Robert O’Connell’s brilliant biography, Fierce Patriot: The Tangled Lives of William Tecumseh Sherman (Random House, $28), is a well-researched study of one of America’s most iconic and eternally recognized military leaders. O’Connell’s study of the Yankee-born West Point graduate revels—and reveals—the lighter and darker characteristics and personality traits of possibly the most influential post-Revolutionary American general in history.
O’Connell, a renowned military historian and a Naval Postgraduate Intelligence Center visiting professor, has created an extremely accessible—and insightful—study of Sherman, whose legendary Civil War career gilds our memory of him as the liberator of slaves and apocalyptic destroyer of the South. O’Connell weaves a dynamic portrait of Sherman, who had a transcendent career that spanned the majority of the 19th century and the rise of the American Empire. His five years astride, with his terrible swift sword scything through the South, maybe how he is memorialized astride his gilded horse adjacent to New York City’s Central Park, but Sherman’s coast-to-coast military career that shaped America, before and after the War Between the States, is how he should be remembered. As O’Connell states so succinctly, “He played a significant role in defining us—dimensionally, in the nature and spirit of our fighting forces, and our ethos, or at least the celebrity version of it. Historically, he was one of the ingredients for what we became. A continent for the taking brought forth people like Sherman, and they in turn produced us.”
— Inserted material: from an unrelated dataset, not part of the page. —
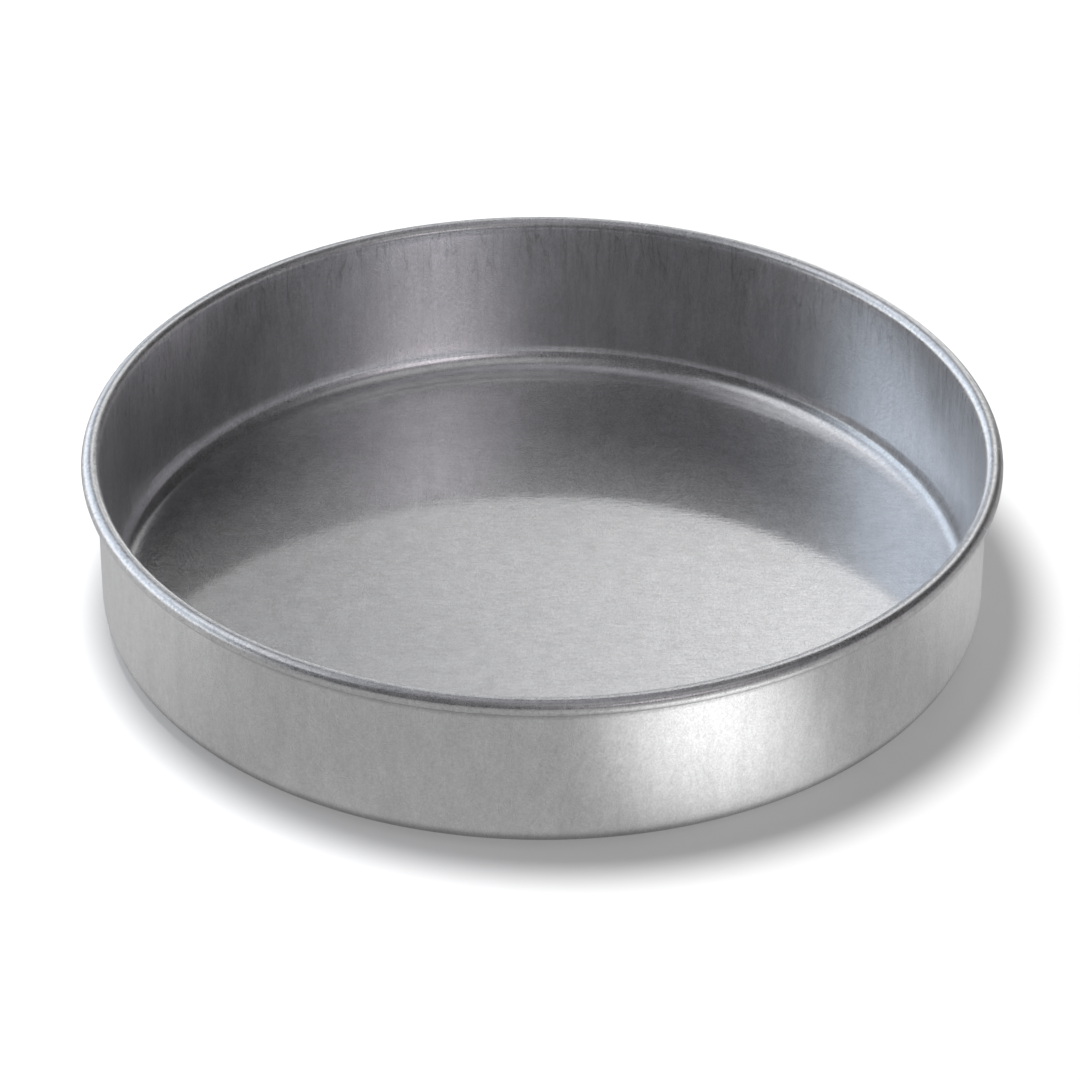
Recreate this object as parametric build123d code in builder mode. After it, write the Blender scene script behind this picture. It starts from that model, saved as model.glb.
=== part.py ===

With the simultaneous commemoration of the American Civil War and World War I occurring for the next two years, O’Connell’s biography of Sherman provides us a perspective that is both poignant and reflective of two wars interconnected by the carnage of battle, the killing and maiming of a generation of men, and the absolute terror brought to the citizens whose lives and lands intersected with the horror of war. Interpreters of the Civil War can easily focus the outcome of Sherman’s leadership and actions in terms of his Eastern campaigns, but, with greater delineation, as O’Connell so expertly points out, Sherman’s enormous energy for war did not end with his victory march on Pennsylvania Avenue. Sherman did not lay down his arms in 1865, but redirected his fighting skills, with his well-honed general staff, to the Indian Nations of the American West. His legacy, of winning at all costs, a precursor of modern 20th century warfare (not overlooking his colleague Gen. Phil Sheridan’s advising the Germans in the Franco-Prussian War of 1870), must be considered in greater context to the American-Indian Wars from 1865-1890. I am hopeful that O’Connell might return to the complex—and complicated—life of Sherman, or as he likes to call him (as did his soldiers) “Uncle Billy,” and provide a follow up volume that provides an even more insightful and more detailed understanding of Sherman’s post-Civil War career. As O’Connell states so emphatically: “by the time he retired from the U.S. Army in 1884, Sherman had become virtually a human embodiment of Manifest Destiny.”